▶ **MATERIAL SUPPLIED**
——————————

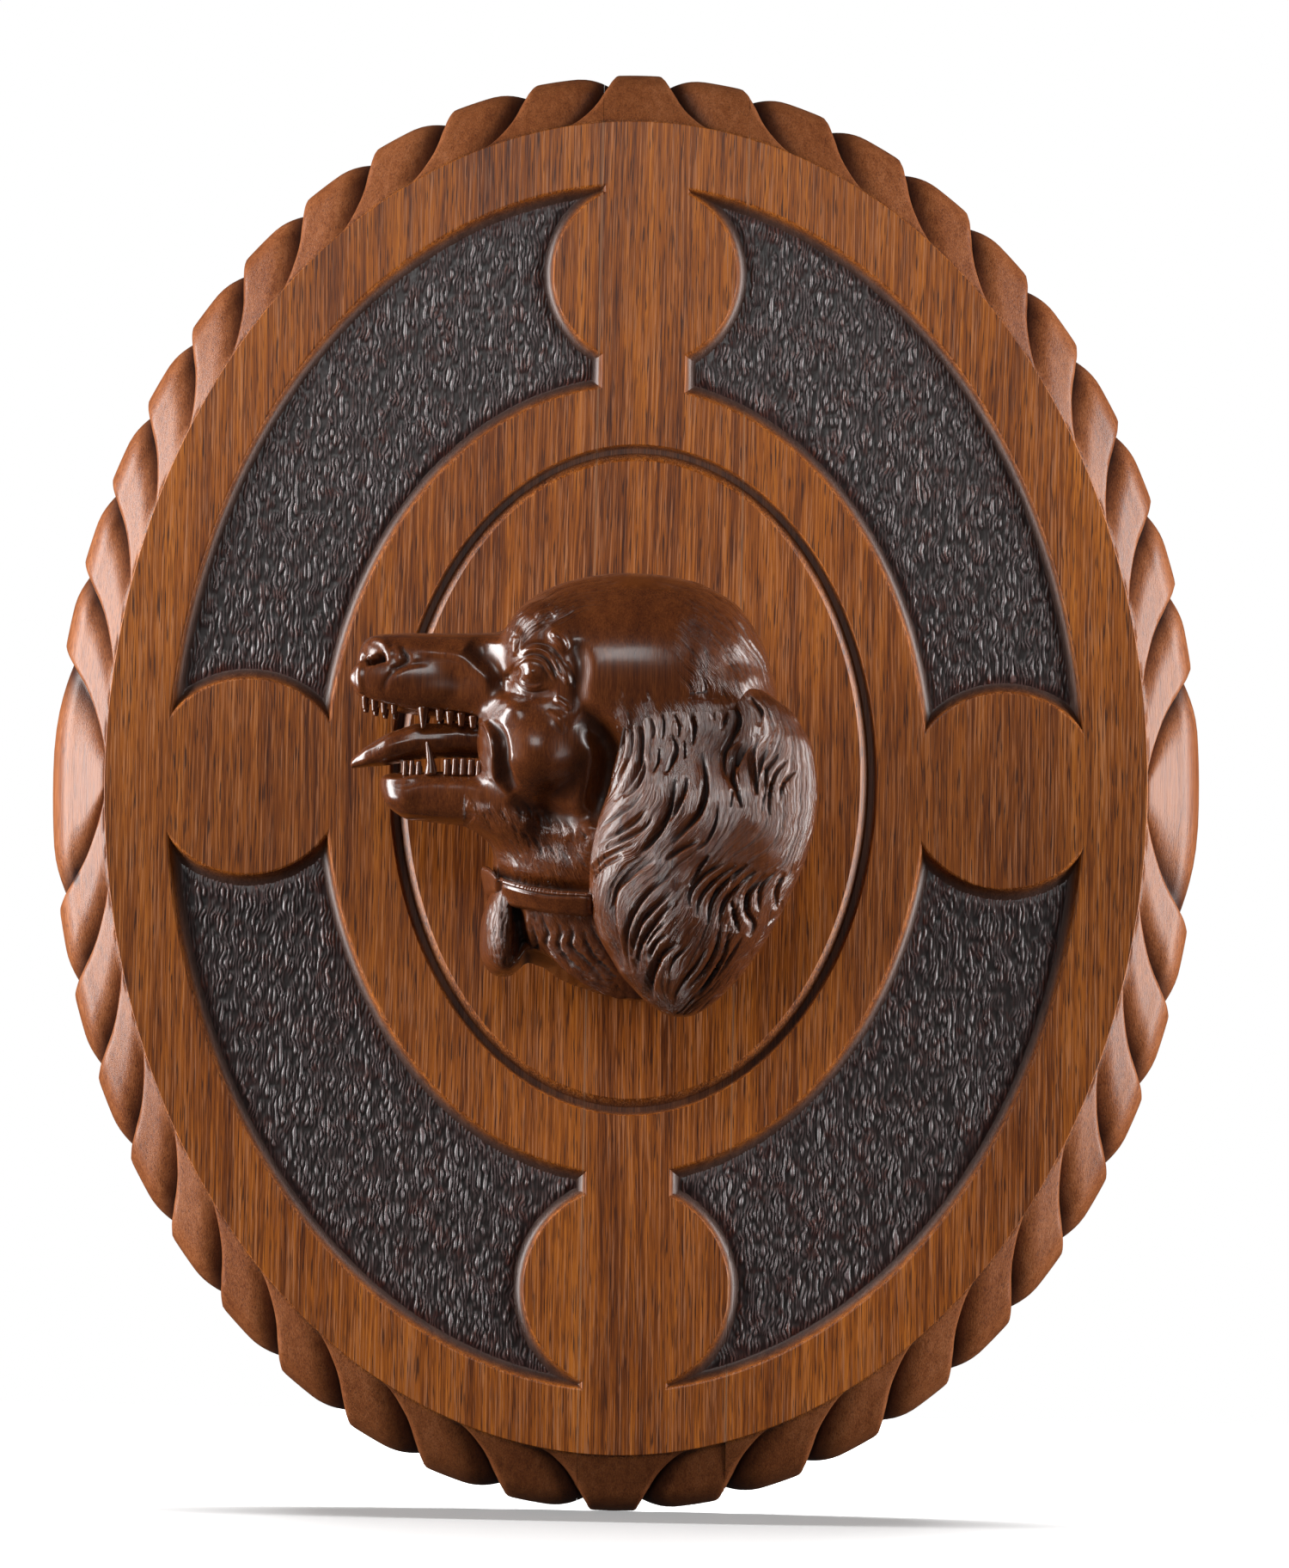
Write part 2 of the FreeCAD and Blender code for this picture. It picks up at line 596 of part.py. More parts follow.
def main():
    screw_bodies = []
    screws = []
    mouths = []
    for place, level in SCREW_PLACE_shares:
        x = head_x(place)
        z = head_z(level)
        body = screw_body(SCREW_RADIUS, SCREW_HEAD_RADIUS, SCREW_LENGTH, SCREW_SINK, x, z)
        screw_bodies.append(body)
        screws.append(slotted(body, SCREW_HEAD_RADIUS, SCREW_SINK, x, z))
        mouths.append(screw_mouth(SCREW_HEAD_RADIUS, SCREW_SINK, x, z))
    plate, plate_screws, hanger_cuts = hanger()
    pins = dowels()
    left, centre, right = staves(screw_bodies + mouths + hanger_cuts + pins)

    head = skull()
    throat = largest(neck().cut(head))
    far_ear = down_head(FAR_EAR_shares, EAR_FULLNESS_share)
    far_ear = largest(far_ear.cut([wall_side(), head, throat]))
    near_ear = down_head(NEAR_EAR_shares, EAR_FULLNESS_share)
    near_ear = largest(near_ear.cut([head, throat, far_ear]))
    jaw = largest(along_head(LOWER_JAW_shares).cut([head, throat]))
    tongue = largest(along_head(TONGUE_shares).cut([head, jaw, throat]))
    collar = largest(collar_band([head, throat, far_ear, near_ear, jaw]))
    upper_teeth = tooth_row(UPPER_TEETH_shares, -1)
    lower_teeth = [largest(tooth.cut([tongue, head])) for tooth in tooth_row(LOWER_TEETH_shares, 1)]

    export("stave_left", left)
    export("stave_centre", centre)
    export("stave_right", right)
    export("stave_dowels", Part.makeCompound(pins))
    export("skull", largest(head.cut(upper_teeth + screw_bodies)))
    export("neck", largest(throat.cut(screw_bodies)))
    export("far_ear", largest(far_ear.cut(screw_bodies)))
    export("near_ear", near_ear)
    export("lower_jaw", largest(jaw.cut(lower_teeth)))
    export("tongue", tongue)
    export("upper_teeth", Part.makeCompound(upper_teeth))
    export("lower_teeth", Part.makeCompound(lower_teeth))
    export("collar", collar)
    export("head_screws", Part.makeCompound(screws))
    export("hanger_plate", plate)
    export("hanger_screws", plate_screws)


main()
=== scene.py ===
# %% [markdown]
# # A carved walnut wall plaque with a hound's head
#
# The CAD model gives the plaque its true sizes: an oval board of three staves with a rope border,
# four sunk panels and an incised oval, and a head carved in the round. This script carves the
# surfaces that a plain CAD model leaves out, then gives each piece its wood and lights it.
# We load the CAD model first, because every piece here sits where the CAD piece sits.

# %% Load the CAD model
import json
import math

import bmesh
import bpy
import numpy as np
from mathutils import Matrix, Vector
from mathutils.bvhtree import BVHTree

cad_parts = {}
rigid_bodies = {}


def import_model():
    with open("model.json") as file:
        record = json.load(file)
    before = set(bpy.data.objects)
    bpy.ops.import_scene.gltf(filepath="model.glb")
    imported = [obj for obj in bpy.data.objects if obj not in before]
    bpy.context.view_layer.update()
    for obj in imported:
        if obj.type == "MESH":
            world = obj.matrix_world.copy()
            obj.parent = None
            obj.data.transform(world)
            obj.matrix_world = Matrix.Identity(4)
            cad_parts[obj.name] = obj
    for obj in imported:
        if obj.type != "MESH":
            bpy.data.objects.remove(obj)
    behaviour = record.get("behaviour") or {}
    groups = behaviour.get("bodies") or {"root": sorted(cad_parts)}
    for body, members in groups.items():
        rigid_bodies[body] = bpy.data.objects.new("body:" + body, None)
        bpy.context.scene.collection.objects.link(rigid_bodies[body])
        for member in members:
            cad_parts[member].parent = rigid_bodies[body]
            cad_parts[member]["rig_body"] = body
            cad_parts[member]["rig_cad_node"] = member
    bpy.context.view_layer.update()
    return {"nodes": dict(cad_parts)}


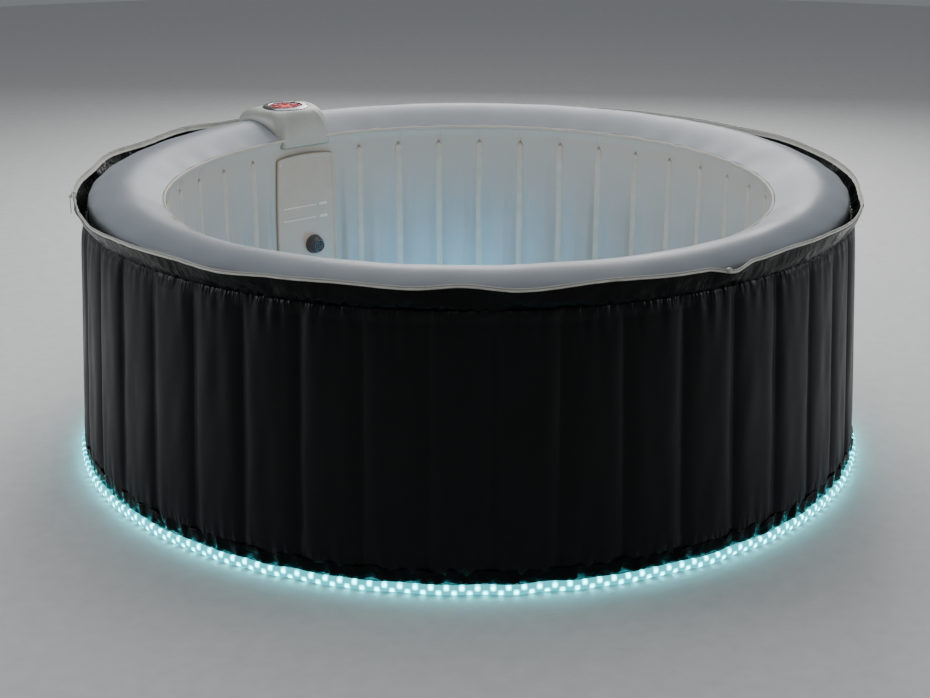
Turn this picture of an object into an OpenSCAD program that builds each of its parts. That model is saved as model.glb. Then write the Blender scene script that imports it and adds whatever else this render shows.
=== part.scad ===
// Round inflatable hot tub with a built-in control unit, a quilted jacket, a zip collar and a light tape.
// The origin is on the ground under the centre of the tub, +Z is up, and the control unit is on +Y.
// All sizes are in millimetres.

/* [Tub] */
// Outer diameter of the jacket's hem, at the foot of the wall
outer_d = 2040; // [1700:2:2450]
// Clear diameter between the inner walls
inner_d = 1584; // [1320:2:1620]
// Height of the rim's crest above the ground
height = 700; // [580:1:840]
// How far the outer wall leans in between the ground and the crest
wall_lean = 40; // [0:1:60]
// Thickness of the welded PVC sheet
sheet_t = 1.2; // [0.8:0.1:2]
// Number of tension webs between the inner and the outer wall
web_count = 40; // [30:2:54]
// Radius of the wall's rounded foot
foot_curve_r = 40; // [20:1:60]
// How far the rim's crest stands above the seam with the inner wall
rim_rise = 45; // [30:1:60]
// How far the crest stands above the rim's outer edge
rim_fall = 28; // [15:1:40]
// How far the rim reaches in past the inner wall
rim_overhang = 10; // [4:1:20]
// Thickness of the foam floor pad
floor_t = 6; // [4:0.5:12]

/* [Ribs and bubble channel] */
// Width of the welded strips on the inner wall
strip_w = 22; // [14:1:30]
// Thickness of a welded strip
strip_t = 2; // [1:0.5:4]
// Outer size of the bubble channel's section
channel_w = 26; // [18:1:36]
// Wall of the bubble channel
channel_wall = 2; // [1:0.5:4]
// Number of air jets in the bubble channel
jet_count = 84; // [42:6:132]
// Diameter of an air jet
jet_d = 3; // [2:0.5:5]

/* [Jacket, collar and zip] */
// Thickness of the quilted jacket
jacket_t = 12; // [6:1:18]
// Thickness of the hem's band
hem_t = 3; // [1.5:0.5:5]
// Height of the hem's band
hem_h = 30; // [18:1:50]
// Height of the collar's free band
collar_h = 44; // [30:1:60]
// How far the collar flares out between its foot and the zip
collar_flare = 20; // [6:1:30]
// Thickness of the collar
collar_t = 2; // [1:0.5:4]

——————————

▶ **WHAT THIS TASK INVOLVES**
Search the records for the string "members" and return every line in which it occurs.

▶ **ANSWER TO THIS PROBLEM**
    for body, members in groups.items():
        for member in members:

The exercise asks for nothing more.